↓

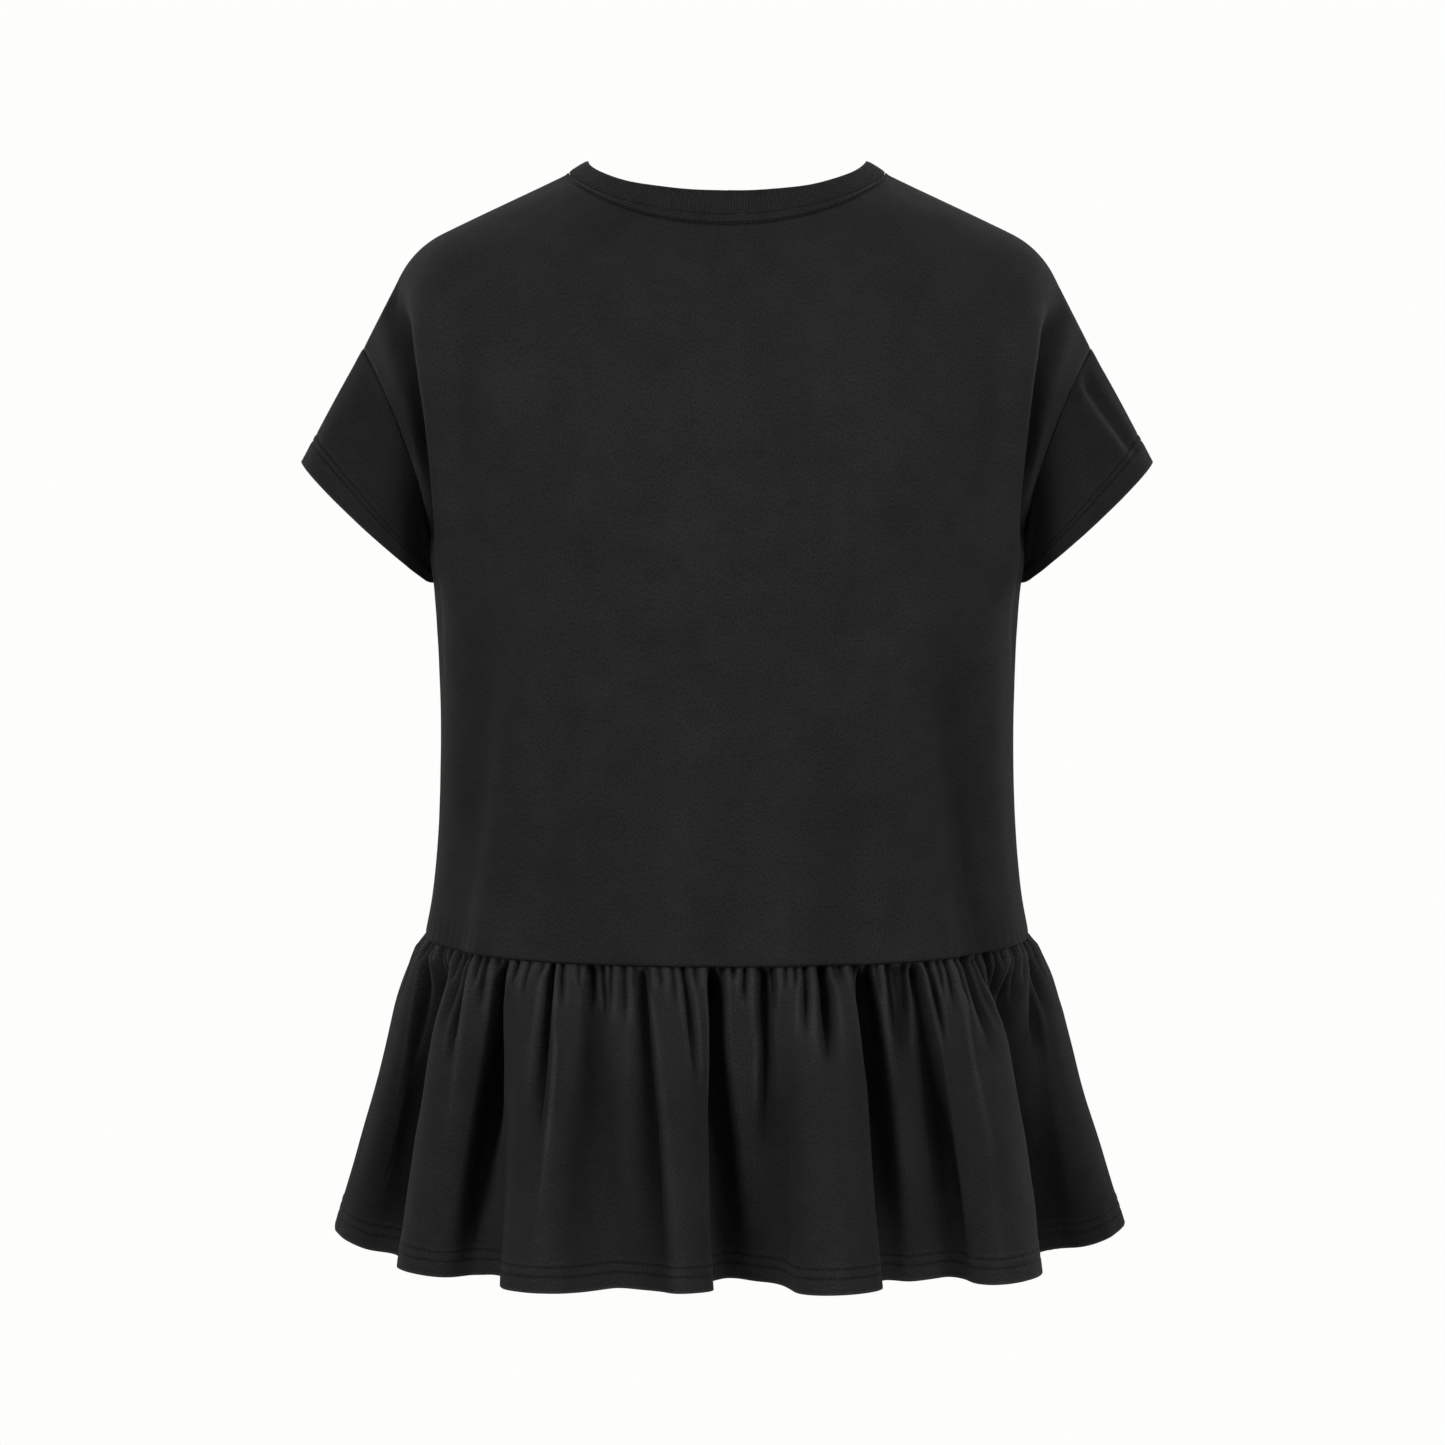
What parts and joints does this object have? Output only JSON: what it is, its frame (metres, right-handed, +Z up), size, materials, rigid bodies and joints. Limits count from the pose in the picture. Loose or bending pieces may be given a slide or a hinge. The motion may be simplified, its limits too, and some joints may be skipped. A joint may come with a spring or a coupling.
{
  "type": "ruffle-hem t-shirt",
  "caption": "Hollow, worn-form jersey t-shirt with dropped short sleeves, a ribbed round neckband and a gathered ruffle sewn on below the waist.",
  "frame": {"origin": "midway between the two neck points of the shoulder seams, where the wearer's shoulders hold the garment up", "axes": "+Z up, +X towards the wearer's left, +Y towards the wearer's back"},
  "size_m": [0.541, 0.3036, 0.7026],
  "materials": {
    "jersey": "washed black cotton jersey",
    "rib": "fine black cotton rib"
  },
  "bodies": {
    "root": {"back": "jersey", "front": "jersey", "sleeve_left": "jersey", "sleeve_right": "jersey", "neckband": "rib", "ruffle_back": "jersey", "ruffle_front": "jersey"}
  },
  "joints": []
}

↑

EXERCISE TASK: Word for word, write out all of the data above.

COMPLETE OUTPUT:
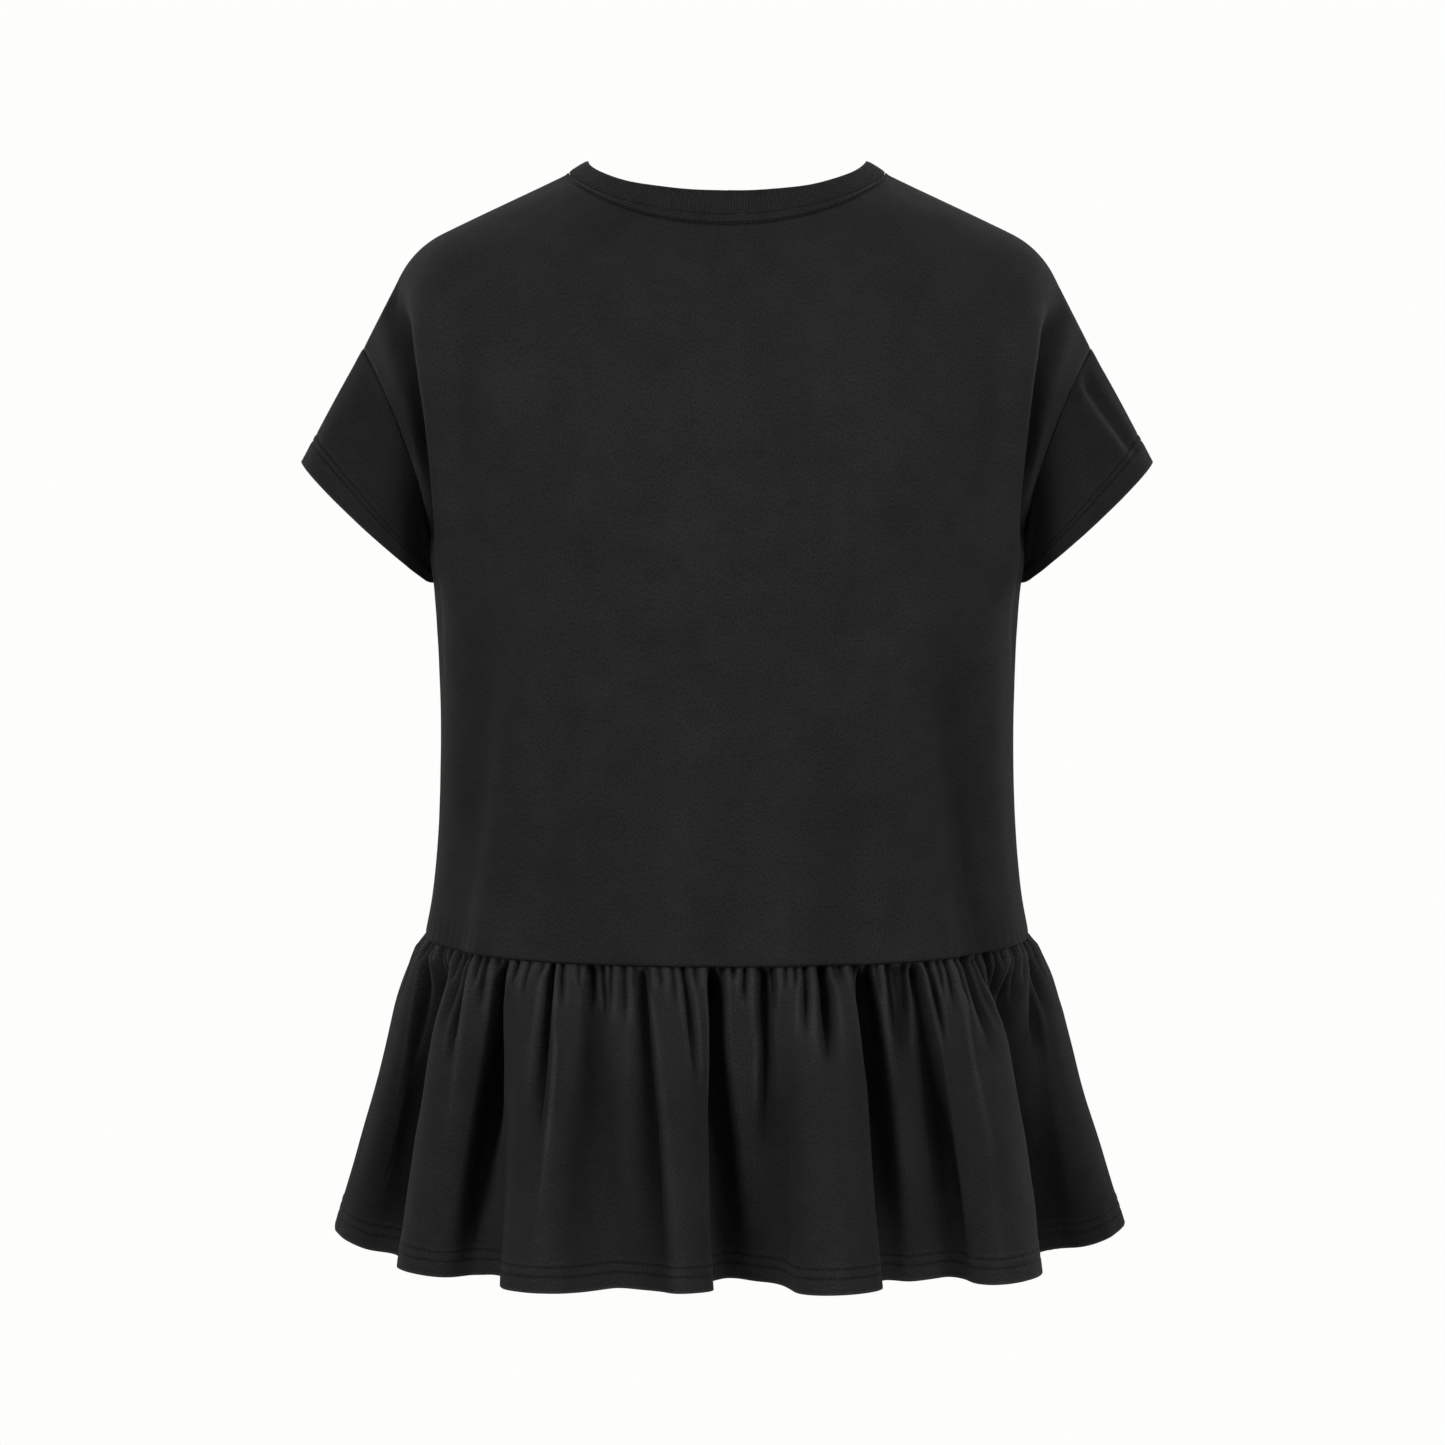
What parts and joints does this object have? Output only JSON: what it is, its frame (metres, right-handed, +Z up), size, materials, rigid bodies and joints. Limits count from the pose in the picture. Loose or bending pieces may be given a slide or a hinge. The motion may be simplified, its limits too, and some joints may be skipped. A joint may come with a spring or a coupling.
{
  "type": "ruffle-hem t-shirt",
  "caption": "Hollow, worn-form jersey t-shirt with dropped short sleeves, a ribbed round neckband and a gathered ruffle sewn on below the waist.",
  "frame": {"origin": "midway between the two neck points of the shoulder seams, where the wearer's shoulders hold the garment up", "axes": "+Z up, +X towards the wearer's left, +Y towards the wearer's back"},
  "size_m": [0.541, 0.3036, 0.7026],
  "materials": {
    "jersey": "washed black cotton jersey",
    "rib": "fine black cotton rib"
  },
  "bodies": {
    "root": {"back": "jersey", "front": "jersey", "sleeve_left": "jersey", "sleeve_right": "jersey", "neckband": "rib", "ruffle_back": "jersey", "ruffle_front": "jersey"}
  },
  "joints": []
}